# Big Game Bilder woher?



## Sailfisch (18. Dezember 2006)

Hallo Kollegen,

für die Neueinrichtung meines Büros suche ich noch ein schönes Bild rund ums Big Gamen, am liebsten einen Sail oder Marlin im Drill. Kennt einer von Euch einige Bezugsquellen? 

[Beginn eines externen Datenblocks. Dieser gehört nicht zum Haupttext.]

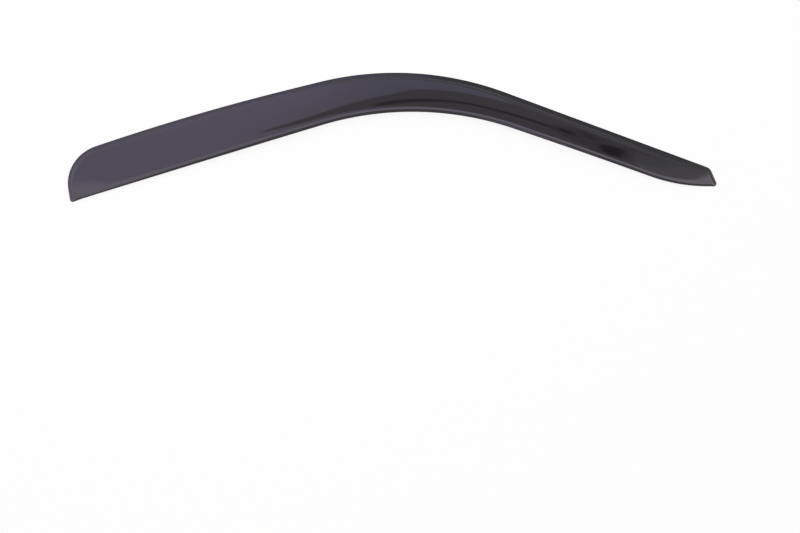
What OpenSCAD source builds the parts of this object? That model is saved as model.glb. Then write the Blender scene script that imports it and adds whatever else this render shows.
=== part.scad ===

Besten Dank für Eure Bemühungen bereits im Voraus.


----------



## fkpfkp (18. Dezember 2006)

*AW: Big Game Bilder woher?*

Moin,

Wenn Geld keine Rolle spielt, Öl auf Leinwand:
http://www.planetprints.com/category.php?id=28&p=2&sort=price

Ansonsten die Drucke von dort:
http://www.planetprints.com/category.php?id=23


----------



## Jetblack (18. Dezember 2006)

*AW: Big Game Bilder woher?*

pixelfish


----------



## Dorschrobby (19. Dezember 2006)

*AW: Big Game Bilder woher?*

Suchst Du eher etwas kitschiges in Öl, oder eher ein realbild ?

Und in welcher Größe ?


----------



## Torsk_SH (19. Dezember 2006)

*AW: Big Game Bilder woher?*

Hier :q :q :q :q


----------



## maesox (19. Dezember 2006)

*AW: Big Game Bilder woher?*

Hallo Kai,

schau mal auf: *BIG GAME FISHING CLUB DEUTSCHLAND !!*!!!:m 




Gruß Matze


----------



## Sailfisch (19. Dezember 2006)

*AW: Big Game Bilder woher?*

Besten Dank für Eure Mühen!



kfp schrieb:


> Moin,
> 
> Wenn Geld keine Rolle spielt, Öl auf Leinwand:
> http://www.planetprints.com/category.php?id=28&p=2&sort=price
> ...



Bei dem zweiten Link sind die Bilder gar nichts so teuer! Jemand eine Ahnung warum die beim ersten Bild so "günstig" sind?



Jetblack schrieb:


> pixelfish



Da erreicht man leider nur so schwer jemanden.



Dorschrobby schrieb:


> Suchst Du eher etwas kitschiges in Öl, oder eher ein realbild ?
> 
> Und in welcher Größe ?



Schön groß wäre gut. Ob Gemälde oder gutes Realbild ist wurscht.



Torsk_NI schrieb:


> Hier :q :q :q :q



Sehr gut Namensvetter, genau an soetwas hatte ich gedacht. Nur nicht mit so viel Klamotten am Leib. :vik: :vik: :vik: 



maesox schrieb:


> Hallo Kai,
> 
> schau mal auf: *BIG GAME FISHING CLUB DEUTSCHLAND !!*!!!:m
> 
> Gruß Matze



Deren HP kenne ich eigentlich ganz gut, aber wo soll es da etwas in diese Richtung geben?


----------



## noose (19. Dezember 2006)

*AW: Big Game Bilder woher?*



Torsk_NI schrieb:


> Hier :q :q :q :q



*WOOOOWWWEEEE!!!!

*Was für ne Hammer Rolle  :k:k 
Da wür ich gern mal die Rute montieren :m


----------



## Lachsy (19. Dezember 2006)

*AW: Big Game Bilder woher?*

zb das hier
http://resto2.web.cern.ch/resto2/Images/blue_marlin_1.jpeg

oder hier http://www.coolwaterphoto.com/
das hier http://www.coolwaterphoto.com/art_print/000889_print.jpg

mfg Lachsy


----------



## Torsk_SH (19. Dezember 2006)

*AW: Big Game Bilder woher?*

Auch wenn mich die ISDN User jetzt hassen werden hier hab ich noch ein paar Schönheiten 
















Eine schöne Mittagspause


----------



## Sailfisch (19. Dezember 2006)

*AW: Big Game Bilder woher?*



Torsk_NI schrieb:


> Auch wenn mich die ISDN User jetzt hassen werden hier hab ich noch ein paar Schönheiten
> 
> Eine schöne Mittagspause



Dafür lieben die anderen Dich. :vik: :vik: :vik:


----------



## fkpfkp (19. Dezember 2006)

*AW: Big Game Bilder woher?*

Hallo Kai,

Die Bilder im ersten Link sind so teuer, weil es Originale sind. Die Bilder im zweiten Link sind Drucke davon.

Solltest Du dort was bestellen, sag mal Bescheid. Dann können wir uns evtl. die Versandkosten aus England teilen.... bin da an 1...2 Bildern interessiert.


----------